Une fois la foule rassasiée,
l’évangéliste Jean relève sa réaction au signe accompli par le Christ : «
C’est vraiment lui le Prophète annoncé, celui qui vient dans le monde. » Bizarrement
la foule ne reconnaît pas en Jésus le Messie mais le Prophète annoncé, le terme
est assez imprécis. Mais pas pour Jésus qui comprend immédiatement ce que cette
reconnaissance de la part de la foule signifie : Mais Jésus savait
qu’ils allaient venir l’enlever pour faire de lui leur roi ; alors de nouveau
il se retira dans la montagne, lui seul. Contrairement à un gourou qui
aurait profité au maximum de son succès auprès des foules, Jésus se retire. Il
y a en effet un abime entre sa manière de concevoir sa mission et la perception
qu’en a la foule. Pour ne pas entretenir ce malentendu il préfère fuir et se
retirer dans la solitude. Lui vient pour prêcher le Royaume de Dieu. Il veut
faire naître et développer chez ses auditeurs la vie spirituelle, la vie dans
l’Esprit Saint. Il leur enseigne que Dieu est Esprit et que son Royaume n’est
pas dans le Ciel mais en eux. Il leur enseigne une religion de l’intériorité et
du cœur qui a son fondement dans la foi, c’est-à-dire dans une relation de
confiance absolue avec celui qu’il appelle Abba, son Père chéri. Eux ont une
vision extérieure de la religion, pire une vision politique : Dieu mis au
service du nationalisme et du patriotisme du peuple d’Israël ; Dieu qui ne
libère pas d’abord l’homme intérieur de ses esclavages mais qui va frapper les
Romains et les expulser de la terre d’Israël. Bref un Dieu qui ressemble
davantage à une idole qu’au Dieu Saint tel qu’il se révèle peu à peu avant la
venue de Jésus, en particulier par l’enseignement et le témoignage des
prophètes. Même les apôtres, les intimes de Jésus, auront besoin de beaucoup de
temps pour se débarrasser de cette conception politique de la religion qui met
l’Esprit au service de vues purement terrestres.
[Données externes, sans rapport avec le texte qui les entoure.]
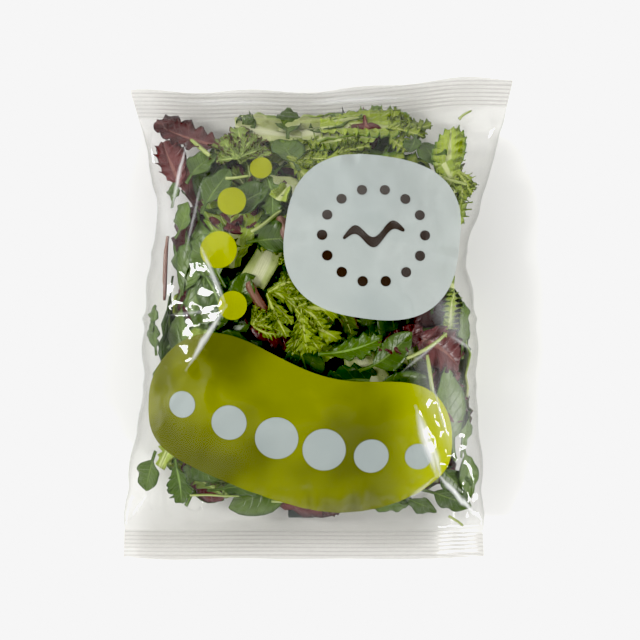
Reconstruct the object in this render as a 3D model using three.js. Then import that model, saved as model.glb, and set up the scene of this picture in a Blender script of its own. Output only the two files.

En témoigne la première page
du livre des Actes des apôtres, au moment de l’Ascension du Seigneur : Ainsi
réunis, les Apôtres l’interrogeaient : « Seigneur, est-ce maintenant le temps
où tu vas rétablir le royaume pour Israël ? » Cette tentation d’une
religion sans spiritualité, d’une religion mise au service de l’homme et de ses
ambitions terrestres, a toujours été présente dans l’histoire de notre Eglise
et dans le cœur des chrétiens. C’est cette manipulation de la religion qui a
éloigné bien des personnes du message évangélique en produisant bon nombre
d’athées. A nous de témoigner par notre vie tout entière que nous recherchons
le Royaume de Dieu et sa justice et que nous n’avons pas d’autre ambition
qu’incarner dans le monde d’aujourd’hui l’esprit des Béatitudes.